Motion systems are machine components that have been made possible by modern engineering. As part of industrial machine systems, they have become valuable in a variety of fields, including manufacturing and production, as well as material handling and packaging.
In addition to their usefulness in industrial applications, however, motion systems are also important in helping us make sense of our own biology and of the living and material world around us. This is because motion systems are being incorporated into vital instruments used in fields like medicine, life sciences, and physical sciences.
Typically, these motion systems use a set of either linear stages or rotary stages. The difference between these main types of stages is that linear stages move loads in straight lines along the X, Y, and Z axes, while rotary stages allow for rotational motion. As will be discussed below, this movement requires optimum precision and, often, high speed and reliability to ensure desired throughput in certain conditions.
The following are examples of how motion systems are being used in the sciences and are making people’s lives better.
Medicine and Diagnostics
One good example of how motion systems are being used in medicine, diagnostics, and laboratory procedures is their incorporation into automated liquid handling instruments. Because liquid handling in diagnostics and laboratory settings require accuracy and high throughput, automation is often necessary.
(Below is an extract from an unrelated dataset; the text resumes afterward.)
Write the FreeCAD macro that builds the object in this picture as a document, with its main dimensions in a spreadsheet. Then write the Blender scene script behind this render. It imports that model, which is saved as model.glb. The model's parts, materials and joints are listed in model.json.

The use of robotic liquid handling equipment does not only free laboratory personnel from the laborious and repetitive task of pipetting, it also makes the procedure more efficient and reliable. This is because motion systems are able to combine elements like high speed for increased throughout, jerk control for the prevention of spillage, and precision for the accurate aspiration, movement, and dispensing of even minute amounts of liquids.
The applications of automated liquid handling include drug screenings, genomic DNA sample preparations, immunoassays and processing and aliquoting of blood specimens.
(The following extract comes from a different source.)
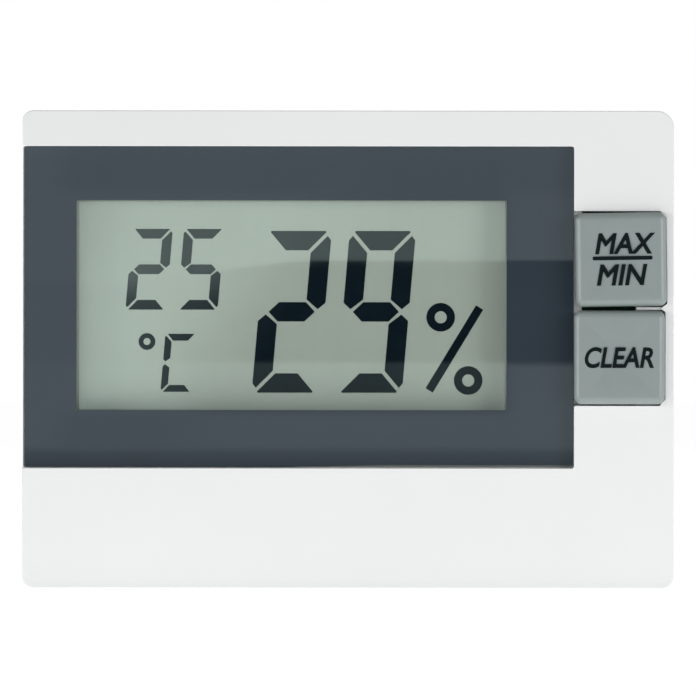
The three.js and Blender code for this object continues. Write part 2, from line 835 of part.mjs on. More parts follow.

Motion systems are also universally employed in microscopes, which use translation stages in order to adjust the distance between the optical device and the specimens being observed.
As you probably already know, the microscope is employed in various life sciences, including histology, cell biology, microbiology, pathology, botany, and so many others. The use of this instrument—a branch of science known as microscopy—allows researchers to study objects that cannot be visualized by the naked eye alone. This, of course, has led to numerous breakthroughs that have benefited public health and have tremendously increased our understanding of the biological world.
Microscopes are also used in physical sciences like chemistry and the different earth sciences. On top of microscopes, however, many fields of study like photonics and optics also use instruments with integrated motion systems. Photonics is the branch of science concerned with the study of light in general, while optics, a closely related field, is a branch of physics that studies the properties and behavior of light.
The researchers in these fields are responsible for an array of discoveries and innovations that we in the modern world enjoy today. These advances include medical screening and treatment equipment, fiber optic technologies and the Internet itself, defense and safety technologies, and various consumer goods that are designed to provide entertainment or improve people’s quality of life.
Motion systems are an integral part of modern machinery. With the help of these components, fields like medicine, life sciences, physical sciences, and an array of industrial disciplines are able to take advantage of machines that make the impossible possible.